The survey, which was part of a study that culminated in a report entitled “Parents, Teens, and Online Privacy,” was conducted by researchers at the Pew Internet Project in collaboration with Harvard’s Berkman Center for Internet & Society.
“Most parents of teenagers are concerned about what their teenage children do online and how their behavior could be monitored by others,” the study reads. “Some parents are taking steps to observe, discuss, and check up on their children’s digital footprints.”
According to the study, most parents are concerned with the collection of web histories in order to create targeted advertising. Eighty-one percent of surveyed parents listed this as a concern, while 72 percent were worried about the potential for their children to interact with strangers online, and 69 percent were troubled by the possibility of their childrens’ online behavior negatively affecting their futures.
“Although parental anxiety over children’s technology use is nothing new, it was striking for us to see the degree to which concerns about advertisers’ data collection outweighed other concerns, such as interaction with strangers online,” said Mary Madden, one of the study’s authors.
In most of these categories, parents of younger teens of ages 12-13 were more concerned, especially with regard to interactions with strangers. Middle-income families showed more sensitivity to issues that could affect their child’s future opportunities, such as reputation, than did higher- or lower-income families.
Parents have taken a variety of steps to address their concerns about their children's online habits and behavior, including becoming more active online themselves. According to the study, 66 percent of parents of children ages 12-17 use a social networking site such as Facebook—up from 58 percent in a similar study conducted last year—and 80 percent of these parent users are “friends” with their children.

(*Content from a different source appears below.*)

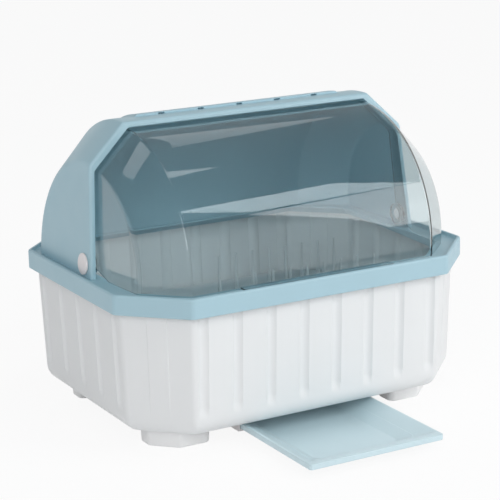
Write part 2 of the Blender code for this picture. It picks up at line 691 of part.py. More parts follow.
def lid_wedge(inset, extra_deg):
    """A closed wedge turned about the pivot line from the lid's section."""
    side, crease = inset_section((LID_SIDE_X, LID_SIDE_RADIUS), (LID_CREASE_X, LID_CREASE_RADIUS),
                                 inset, taper=LID_SIDE_TAPER)
    axis_x = side[0] + LID_SIDE_TAPER * side[1]
    shape = bmesh.new()
    left = shape.verts.new((-axis_x, 0, 0))
    right = shape.verts.new((axis_x, 0, 0))
    start = LID_START_DEG - extra_deg
    end = LID_END_DEG + extra_deg
    rings = []
    for i in range(LID_STEPS + 1):
        angle = math.radians(start + (end - start) * i / LID_STEPS)
        fore = -math.cos(angle)
        rise = math.sin(angle)
        rings.append([shape.verts.new((x, radius * fore, radius * rise)) for x, radius in
                      ((-side[0], side[1]), (-crease[0], crease[1]), crease, side)])
    for first, second in zip(rings, rings[1:]):
        for i in range(3):
            shape.faces.new((first[i], first[i + 1], second[i + 1], second[i]))
        shape.faces.new((left, first[0], second[0]))
        shape.faces.new((right, first[3], second[3]))
    shape.faces.new([left] + rings[0] + [right])
    shape.faces.new([left] + rings[-1] + [right])
    return shape


def make_lid(carrier):
    """The clear lid, drawn about the pivot line: a turned shell with ears and a finger tab."""
    lid = add_object("front_lid", lid_wedge(0.0, 0.0), carrier, plastic("lid_plastic", CLEAR, 0.05, 0.35))
    combine(lid, add_object("lid_hollow_cut", lid_wedge(LID_WALL, LID_CUT_EXTRA_DEG), carrier), "DIFFERENCE")
    foot_z = SEAT_Z - PIVOT_Z
    reach = LID_CREASE_RADIUS + TAB_REACH
    below = box((-RIM_HALF_WIDTH, -reach, -reach), (RIM_HALF_WIDTH, reach, foot_z))
    combine(lid, add_object("lid_foot_cut", below, carrier), "DIFFERENCE")
    front_y = -math.sqrt(LID_CREASE_RADIUS ** 2 - foot_z ** 2)
    tab = box((-TAB_HALF_WIDTH, front_y - TAB_REACH, foot_z + TAB_RISE),
              (TAB_HALF_WIDTH, front_y + JOIN_OVERLAP, foot_z + TAB_RISE + TAB_WALL))
    combine(lid, add_object("lid_tab", tab, carrier), "UNION")
    for side in (-1, 1):
        ear = turned([(side * EAR_INNER_X, EAR_RADIUS), (side * EAR_OUTER_X, EAR_RADIUS)], "X")
        combine(lid, add_object("lid_ear_%d" % side, ear, carrier), "UNION")
        recess = turned([(side * (EAR_INNER_X - CUT_OVERRUN), EAR_RECESS_RADIUS),
                         (side * EAR_RECESS_X, EAR_RECESS_RADIUS)], "X")
        combine(lid, add_object("lid_recess_cut_%d" % side, recess, carrier), "DIFFERENCE")
    bore = turned([(-RIM_HALF_WIDTH, PIN_HOLE_RADIUS), (RIM_HALF_WIDTH, PIN_HOLE_RADIUS)], "X")
    combine(lid, add_object("lid_pin_cut", bore, carrier), "DIFFERENCE")
    soften(lid, 20)
    return lid


def make_pivot(word, side, carrier):
    """A pivot on one side: a capped pin from outside, a washer, and a clip on the pin's inner end."""
    clip_face = EAR_RECESS_X - SEAT_GAP
    clip_end = clip_face - CLIP_LENGTH
    pin_end = clip_end + CLIP_END_WALL + SEAT_GAP
    cap_face = HOOD_HALF_WIDTH + SEAT_GAP
    rings = []
    for along, radius, lean in ((pin_end, PIN_RADIUS, 0.0), (cap_face, PIN_RADIUS, HOOD_SIDE_DRAFT),
                                (cap_face, CAP_RADIUS, HOOD_SIDE_DRAFT),
                                (cap_face + CAP_THICKNESS - CAP_EDGE, CAP_RADIUS, HOOD_SIDE_DRAFT),
                                (cap_face + CAP_THICKNESS, CAP_RADIUS - CAP_EDGE, HOOD_SIDE_DRAFT)):
        ring = []
        for i in range(TURN_STEPS):
            angle = 2 * math.pi * i / TURN_STEPS
            z = radius * math.sin(angle)
            ring.append((side * (along - lean * z), radius * math.cos(angle), z))
        rings.append(ring)
    pin = add_object(word + "_pivot_pin", loft(rings), carrier, plastic(word + "_pin_plastic", WHITE, 0.3))
    near = side * (EAR_OUTER_X + SEAT_GAP)
    far = side * (BOSS_FACE_X - SEAT_GAP)
    washer = turned([(near, PIN_HOLE_RADIUS), (near, WASHER_RADIUS), (far, WASHER_RADIUS),
                     (far, PIN_HOLE_RADIUS)], "X", closed=True)
    add_object(word + "_pivot_washer", washer, carrier, plastic(word + "_washer_plastic", WHITE, 0.5))
    clip = turned([(side * (clip_end + CLIP_END_WALL), PIN_HOLE_RADIUS), (side * clip_face, PIN_HOLE_RADIUS),
                   (side * clip_face, CLIP_RADIUS), (side * (clip_end + CLIP_EDGE), CLIP_RADIUS),
                   (side * clip_end, CLIP_RADIUS - CLIP_EDGE)], "X")
    add_object(word + "_pivot_clip", clip, carrier, plastic(word + "_clip_plastic", WHITE, 0.4))
    for item in bpy.data.objects:
        if item.parent == carrier and item.name.startswith(word + "_pivot"):
            soften(item, 35)
    return pin


def make_tray(carrier):
    """The drip tray, drawn with its front edge on the slide's zero: a pan with sloping sides in a rim."""
    top = TRAY_HEIGHT
    under = top - PAN_RIM_WALL
    floor = top - PAN_DEPTH
    ledge_z = top - PAN_LEDGE_SHARE * PAN_DEPTH
    ledge = PAN_RIM + PAN_LEDGE_SHARE * (PAN_SLOPE_RUN - PAN_LEDGE)
    slope_end = PAN_RIM + PAN_SLOPE_RUN
    levels = ((slope_end - PAN_UNDER_LEAD, PAN_FRONT_LIP, floor - TRAY_FLOOR, PAN_FLOOR_RADIUS),
              (PAN_RIM - PAN_UNDER_LEAD / 2, PAN_FRONT_LIP, under, PAN_TOP_RADIUS),
              (TRAY_WALL, 0.0, under, TRAY_CORNER_RADIUS - TRAY_WALL / 2),
              (TRAY_WALL, 0.0, 0.0, TRAY_CORNER_RADIUS - TRAY_WALL / 2),
              (TRAY_EDGE, 0.0, 0.0, TRAY_CORNER_RADIUS), (0.0, 0.0, TRAY_EDGE, TRAY_CORNER_RADIUS),
              (0.0, 0.0, top, TRAY_CORNER_RADIUS), (PAN_RIM, PAN_FRONT_LIP, top, PAN_TOP_RADIUS),
              (ledge, PAN_FRONT_LIP, ledge_z, PAN_FLOOR_RADIUS),
              (ledge + PAN_LEDGE, PAN_FRONT_LIP, ledge_z, PAN_FLOOR_RADIUS),
              (slope_end, PAN_FRONT_LIP, floor, PAN_FLOOR_RADIUS))
    rings = []
    for inset, lip, z, radius in levels:
        outline = rounded_plan(TRAY_HALF_WIDTH - inset, inset + lip, TRAY_LENGTH - inset, radius)
        rings.append(at_height(outline, z))
    tray = add_object("drip_tray", loft(rings), carrier, plastic("tray_plastic", PALE_BLUE, 0.35))
    soften(tray, 30)
    return tray


def make_runner(word, side, carrier):
    """A runner under the tub: a channel that holds the tray's edge, with a stop at the rear."""
    top = TUB_BOTTOM_Z - SEAT_GAP
    web_x = TRAY_HALF_WIDTH + RUNNER_SIDE_GAP
    outer_x = web_x + RUNNER_WALL
    under_z = TRAY_Z - SEAT_GAP
    bottom_z = under_z - RUNNER_WALL
    inner_x = web_x - RUNNER_LIP
    section = [(inner_x, bottom_z), (outer_x, bottom_z), (outer_x, top - RUNNER_WALL),
               (outer_x + RUNNER_FLANGE, top - RUNNER_WALL), (outer_x + RUNNER_FLANGE, top),
               (inner_x, top), (inner_x, top - RUNNER_WALL), (web_x, top - RUNNER_WALL),
               (web_x, under_z), (inner_x, under_z)]
    rings = [[(side * x, y, z) for x, z in section] for y in (-RUNNER_FRONT, RUNNER_REAR)]
    runner = add_object(word + "_tray_runner", loft(rings), carrier,
                        plastic(word + "_runner_plastic", WHITE, 0.4))
    near = web_x - RUNNER_STOP_REACH
    far = web_x + RUNNER_STOP_SINK
    stop = box((min(side * near, side * far), RUNNER_REAR - RUNNER_STOP, under_z - RUNNER_STOP_SINK),
               (max(side * near, side * far), RUNNER_REAR - RUNNER_STOP_SINK,
                top - RUNNER_WALL + RUNNER_STOP_SINK))
    combine(runner, add_object(word + "_runner_stop", stop, carrier), "UNION")
    return runner


def rack_inset():
    """How far the rack stands inside the collar's outline, clear of the tub's grooves."""
    return tub_inset(RACK_TOP_Z - RACK_SKIRT) + TUB_WALL + GROOVE_DEPTH + RACK_CLEARANCE


def slot_places(half_length, slot, pitch):
    """Centres of the slots that fit along one way of the rack."""
    return spaced_within((half_length - rack_inset() - RACK_SLOT_MARGIN) * 2 - slot, pitch)


def bar_y(count):
    """The middle of a bar between two rows of slots, counted from the rearmost bar."""
    rows = slot_places(RIM_HALF_DEPTH, RACK_SLOT_WIDTH, RACK_SLOT_ROW_PITCH)
    return rows[-1] - (count + 1 / 2) * RACK_SLOT_ROW_PITCH


def make_rack(carrier):
    """The drain rack: a slotted board with a short skirt, standing on four legs in the tub."""
    inset = rack_inset()
    columns = slot_places(RIM_HALF_WIDTH, RACK_SLOT_LENGTH, RACK_SLOT_COLUMN_PITCH)
    rows = slot_places(RIM_HALF_DEPTH, RACK_SLOT_WIDTH, RACK_SLOT_ROW_PITCH)
    under_z = RACK_TOP_Z - RACK_WALL
    skirt_z = RACK_TOP_Z - RACK_SKIRT
    rings = [at_height(plan(inset), RACK_TOP_Z), at_height(plan(inset), skirt_z),
             at_height(plan(inset + RACK_WALL), skirt_z), at_height(plan(inset + RACK_WALL), under_z)]
    rack = add_object("drain_rack", loft(rings), carrier, plastic("rack_plastic", WHITE, 0.4))
    slots = bmesh.new()
    for x in columns:
        for y in rows:
            add_box(slots, (x - RACK_SLOT_LENGTH / 2, y - RACK_SLOT_WIDTH / 2, under_z - CUT_OVERRUN),
                    (x + RACK_SLOT_LENGTH / 2, y + RACK_SLOT_WIDTH / 2, RACK_TOP_Z + CUT_OVERRUN))
    combine(rack, add_object("rack_slots_cut", slots, carrier), "DIFFERENCE")
    legs = bmesh.new()
    for x in (columns[0], columns[-1]):
        for y in (-bar_y(0), bar_y(0)):
            add_box(legs, (x - RACK_LEG_HALF, y - RACK_LEG_HALF, TUB_FLOOR_Z + SEAT_GAP),
                    (x + RACK_LEG_HALF, y + RACK_LEG_HALF, under_z + JOIN_OVERLAP))
    combine(rack, add_object("rack_legs", legs, carrier), "UNION")
    return rack


def make_comb(name, y, carrier):
    """A comb on the rack: a base strip with upright tines."""
    base_z = RACK_TOP_Z + SEAT_GAP
    top_z = base_z + COMB_BASE
    centre_x = RIM_HALF_WIDTH - rack_inset() - COMB_SIDE_MARGIN - COMB_HALF_LENGTH
    base = box((centre_x - COMB_HALF_LENGTH, y - COMB_HALF_WIDTH, base_z),
               (centre_x + COMB_HALF_LENGTH, y + COMB_HALF_WIDTH, top_z))
    comb = add_object(name, base, carrier, plastic(name + "_plastic", WHITE, 0.4))
    tines = bmesh.new()
    for x in spaced_within((COMB_HALF_LENGTH - TINE_END_MARGIN) * 2, TINE_PITCH):
        levels = []
        for share, z in ((1.0, top_z - JOIN_OVERLAP), (TINE_TIP_SHARE, top_z + TINE_HEIGHT)):
            half_x = TINE_HALF_THICKNESS * share
            half_y = TINE_HALF_WIDTH * share
            levels.append([tines.verts.new((centre_x + x + dx, y + dy, z)) for dx, dy in
                           ((-half_x, -half_y), (half_x, -half_y), (half_x, half_y), (-half_x, half_y))])
        tines.faces.new(levels[0])
        tines.faces.new(levels[1])
        for i in range(4):
            j = (i + 1) % 4
            tines.faces.new((levels[0][i], levels[0][j], levels[1][j], levels[1][i]))
    combine(comb, add_object(name + "_tines", tines, carrier), "UNION")
    return comb


drainer = axis_empty("drainer", SHIFT_Y, 0)
lid_axis = axis_empty("lid_axis", SHIFT_Y + PIVOT_Y, PIVOT_Z)
tray_slide = axis_empty("tray_slide", SHIFT_Y - RIM_HALF_DEPTH - TRAY_OVERHANG, TRAY_Z)

make_tub(drainer)
for end_word, end_sign in (("front", -1), ("rear", 1)):
    for side_word, side_sign in (("left", -1), ("right", 1)):
        make_foot(end_word + "_" + side_word + "_foot", side_sign, end_sign, drainer)
make_strainer(drainer)
make_collar(drainer)
make_hood(drainer)
make_lid(lid_axis)
for side_word, side_sign in (("left", -1), ("right", 1)):
    make_pivot(side_word, side_sign, lid_axis)
    make_runner(side_word, side_sign, drainer)
make_tray(tray_slide)
make_rack(drainer)
make_comb("front_plate_comb", bar_y(COMB_FRONT_BAR), drainer)
make_comb("rear_plate_comb", bar_y(COMB_REAR_BAR), drainer)
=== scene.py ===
# %% [markdown]
# # A covered dish drainer
# The real object is a ribbed white tub on four feet. A pale blue collar sits over its edge and carries
# a fixed blue hood at the rear. A clear lid turns on two pins and swings up inside the hood, and a
# drip tray slides out from under the tub. The solids are already made and packed. This lesson loads
# them as a fixed frame and dresses them: finer shells with round edges, and plastics made of nodes.

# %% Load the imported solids
import json
import math

import bmesh
import bpy
from mathutils import Matrix, Vector


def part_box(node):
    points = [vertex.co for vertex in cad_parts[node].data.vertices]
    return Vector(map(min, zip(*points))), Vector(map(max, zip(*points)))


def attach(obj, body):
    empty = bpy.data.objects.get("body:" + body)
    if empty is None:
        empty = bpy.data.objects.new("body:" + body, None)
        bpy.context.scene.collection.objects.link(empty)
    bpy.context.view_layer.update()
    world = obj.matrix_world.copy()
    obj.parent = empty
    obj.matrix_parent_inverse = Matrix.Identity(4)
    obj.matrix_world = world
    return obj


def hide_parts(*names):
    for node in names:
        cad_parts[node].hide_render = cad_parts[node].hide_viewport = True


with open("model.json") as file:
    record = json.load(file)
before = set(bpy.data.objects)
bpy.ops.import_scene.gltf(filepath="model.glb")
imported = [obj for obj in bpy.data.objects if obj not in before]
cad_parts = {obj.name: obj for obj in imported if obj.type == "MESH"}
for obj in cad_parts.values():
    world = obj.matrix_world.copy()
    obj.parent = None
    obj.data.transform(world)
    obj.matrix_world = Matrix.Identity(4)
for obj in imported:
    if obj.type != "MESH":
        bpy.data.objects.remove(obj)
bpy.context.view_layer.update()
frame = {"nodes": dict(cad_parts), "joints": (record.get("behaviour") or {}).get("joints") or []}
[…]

“We live in a quicksilver tech environment, and user behavior in the digital age is relatively fluid, too,” said Sandra Cortesi, one of the report’s authors and a fellow at the Berkman Center. “Actually, I would be surprised if the numbers would not change over time.”
In addition to increasing their online activity, concerned parents have employed different techniques such as educational discussions, privacy settings, or parental controls.
The paper is the first in what the researchers anticipate will be a collection of studies on youth privacy issues with the goal of gaining a broader understanding of teenage online behavior and helping inform government policy in an age where personal information is readily collected.